The growth of extended hours trading provides retail customers with greater opportunities to trade securities
and manage their portfolios, and in so doing, provides access to markets that were previously limited to
institutional customers. Participation in extended hours trading may offer certain benefits to retail customers,
but entails several material risks.
Risk of Lower Liquidity
Liquidity refers to the ability of market participants to buy and sell securities.
Generally, the more orders that are available in a market, the greater the liquidity.
Liquidity is important because with greater liquidity it is easier for investors to buy or sell securities,
and as a result, investors are more likely to pay or receive a competitive price for securities purchased or sold.

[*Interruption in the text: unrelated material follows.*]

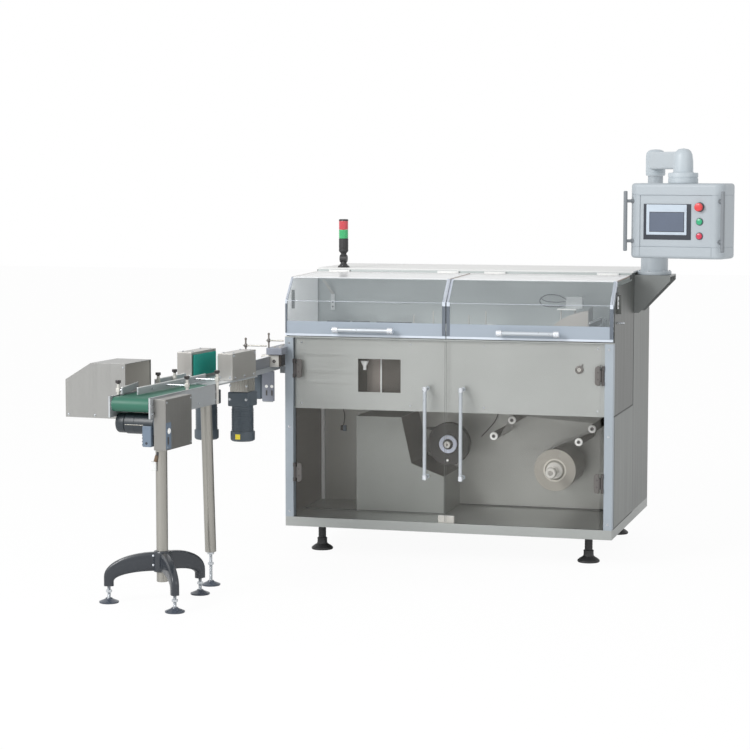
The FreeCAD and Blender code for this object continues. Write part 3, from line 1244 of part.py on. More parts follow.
def stand_posts():
    """The tripod's tube with its head, and the leaning tube under the gates' plate."""
    under = CONVEYOR_BOTTOM - STAND_HEAD_THICKNESS
    tube_one = rod((STAND_X, STAND_Y, STAND_TUBE_BOTTOM), (STAND_X, STAND_Y, under), STAND_TUBE_R)
    wide, long = STAND_HEAD_WIDTH / 2, STAND_HEAD_LENGTH / 2
    head = box(STAND_X - wide, STAND_X + wide, STAND_Y - long, STAND_Y + long, under, CONVEYOR_BOTTOM)
    top = BELT_TOP - GATE_PLATE
    lean = SECOND_STAND_LEAN * 0.02
    reach = 2 * STAND_TUBE_R
    leaning = rod((SECOND_STAND_X - lean, SECOND_STAND_Y, SECOND_TUBE_BOTTOM - 2),
                  (SECOND_STAND_X + SECOND_STAND_LEAN + lean, SECOND_STAND_Y, top + 2), STAND_TUBE_R)
    keep = box(SECOND_STAND_X - reach, SECOND_STAND_X + reach, SECOND_STAND_Y - reach, SECOND_STAND_Y + reach,
               SECOND_TUBE_BOTTOM, top)
    return joined(tube_one, infeed_turned(head)), leaning.common(keep)


def build_stands():
    feet = []
    for angle in TRIPOD_ANGLES:
        turn = math.radians(angle)
        feet.append(stand_foot(STAND_X + TRIPOD_RADIUS * math.cos(turn),
                               STAND_Y + TRIPOD_RADIUS * math.sin(turn), TRIPOD_ARM_BOTTOM))
    feet.append(stand_foot(SECOND_STAND_X, SECOND_STAND_Y, SECOND_TUBE_BOTTOM))
    node("stand_posts", *stand_posts())
    node("tripod_base", tripod_base())
    node("stand_feet", *feet)


def main():
    """Build every node, shift the whole to its origin and write one file for each."""
    build_cabinet()
    build_table_fittings()
    build_film_path()
    build_doors()
    build_covers()
    build_tower()
    build_control_panel()
    build_conveyor()
    build_gates()
    build_bridge()
    build_stands()
    whole = Part.makeCompound([solid for solids in nodes.values() for solid in solids])
    bounds = whole.optimalBoundingBox()
    shift = Vector(-(bounds.XMin + bounds.XMax) / 2, -(bounds.YMin + bounds.YMax) / 2, 0)
    os.makedirs("parts", exist_ok=True)
    for name, solids in nodes.items():
        shape = Part.makeCompound(solids) if len(solids) > 1 else solids[0]
        shape.translate(shift)
        shape.exportStep("parts/%s.step" % name)
    print("origin shift", shift, "size", bounds.XLength, bounds.YLength, bounds.ZMax)


main()
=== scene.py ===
import json
import logging
import math
from dataclasses import dataclass, field
from enum import Enum
from typing import Iterable, Sequence

import bmesh
import bpy
from mathutils import Matrix, Vector

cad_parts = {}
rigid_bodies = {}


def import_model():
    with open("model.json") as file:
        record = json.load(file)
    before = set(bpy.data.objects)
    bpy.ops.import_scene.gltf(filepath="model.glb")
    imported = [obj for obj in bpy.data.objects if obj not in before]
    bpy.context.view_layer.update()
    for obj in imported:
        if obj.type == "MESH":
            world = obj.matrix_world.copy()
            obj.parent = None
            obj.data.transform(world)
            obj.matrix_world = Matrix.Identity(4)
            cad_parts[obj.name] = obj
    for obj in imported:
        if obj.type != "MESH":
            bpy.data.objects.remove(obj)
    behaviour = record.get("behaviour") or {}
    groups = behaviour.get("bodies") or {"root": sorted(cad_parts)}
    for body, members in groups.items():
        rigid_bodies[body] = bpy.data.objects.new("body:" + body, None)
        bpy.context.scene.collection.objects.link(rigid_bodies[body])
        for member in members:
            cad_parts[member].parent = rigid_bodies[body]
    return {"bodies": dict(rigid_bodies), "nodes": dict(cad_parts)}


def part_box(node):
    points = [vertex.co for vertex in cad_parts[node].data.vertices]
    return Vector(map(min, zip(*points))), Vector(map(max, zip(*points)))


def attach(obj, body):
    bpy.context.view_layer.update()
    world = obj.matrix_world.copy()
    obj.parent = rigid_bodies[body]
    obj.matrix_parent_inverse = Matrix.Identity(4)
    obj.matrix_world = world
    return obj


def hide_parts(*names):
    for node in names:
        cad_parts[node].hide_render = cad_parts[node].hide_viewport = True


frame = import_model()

LOG = logging.getLogger("overwrapper")
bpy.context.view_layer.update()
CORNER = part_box("base_frame")[0]

Point = tuple[float, float, float]
Colour = tuple[float, float, float]
Profile = Sequence[tuple[float, float]]


def linear(red: int, green: int, blue: int) -> Colour:
    """Turn a screen colour into the linear values that shaders take.

    Args:
        red: Red from 0 to 255.
        green: Green from 0 to 255.
        blue: Blue from 0 to 255.

    Returns:
        The three linear values.
    """
    def channel(value: int) -> float:
        """One channel, by the usual screen curve."""
        share = value / 255
        return share / 12.92 if share <= 0.04045 else ((share + 0.055) / 1.055) ** 2.4
    return channel(red), channel(green), channel(blue)


def turned(x: float, y: float, degrees: float) -> Matrix:
    """Placement of pieces drawn in millimetres about an upright axis of the machine.

    Args:
        x: The axis's place from the cabinet's left edge, in millimetres.
        y: Its place from the cabinet's front, in millimetres.
        degrees: How far the pieces are turned.

    Returns:
        The matrix from the drawing, whose origin is on the axis, to the scene.
    """
    axis = Matrix.Translation((x, y, 0.0))
    return MACHINE @ axis @ Matrix.Rotation(math.radians(degrees), 4, "Z")


MACHINE = Matrix.Translation((CORNER.x, CORNER.y, 0.0)) @ Matrix.Scale(0.001, 4)
INFEED = turned(-127.0, -1340.0, -5.0)
ARM = turned(1737.0, 700.0, -66.8)
PANEL = turned(1940.59, 224.99, -13.0)


class Grain(Enum):
    """Which way the fine brushing runs on a sheet."""

    LEVEL = (1.2, 1.2, 240.0)
    UPRIGHT = (240.0, 240.0, 1.2)
    NONE = (60.0, 60.0, 60.0)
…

There may be lower liquidity in extended hours trading as compared to regular market hours. As a result,
your order may only be partially executed, or not at all.
Risk of Higher Volatility
Volatility refers to the changes in price that securities undergo when trading. Generally, the higher the
volatility of a security, the greater its price swings. There may be greater volatility in extended hours
trading than in regular market hours. As a result, your order may only be partially executed, or not at all,
or you may receive an inferior price in extended hours trading than you would during regular market hours.
Risk of Changing Prices
The prices of securities traded in extended hours trading may not reflect the prices either at the end of regular
market hours, or upon the opening the next morning. As a result, you may receive an inferior price in extended hours
trading than you would during regular market hours.
Risk of Unlinked Markets
Depending on the extended hours trading system or the time of day, the prices displayed on a particular extended
hours trading system may not reflect the prices in other concurrently operating extended hours trading systems dealing
in the same securities. Accordingly, you may receive an inferior price in one extended hours trading system than you
would in another extended hours trading system.
Risk of News Announcements
Normally, issuers make news announcements that may affect the price of their securities after regular market hours.
Similarly, important financial information is frequently announced outside of regular market hours. In extended hours
trading, these announcements may occur during trading, and if combined with lower liquidity and higher volatility,
may cause an exaggerated and unsustainable effect on the price of a security.
Risk of Wider Spreads
The spread refers to the difference in price between what you can buy a security for and what you can sell it for.
Lower liquidity and higher volatility in extended hours trading may result in wider than normal spreads for a particular security.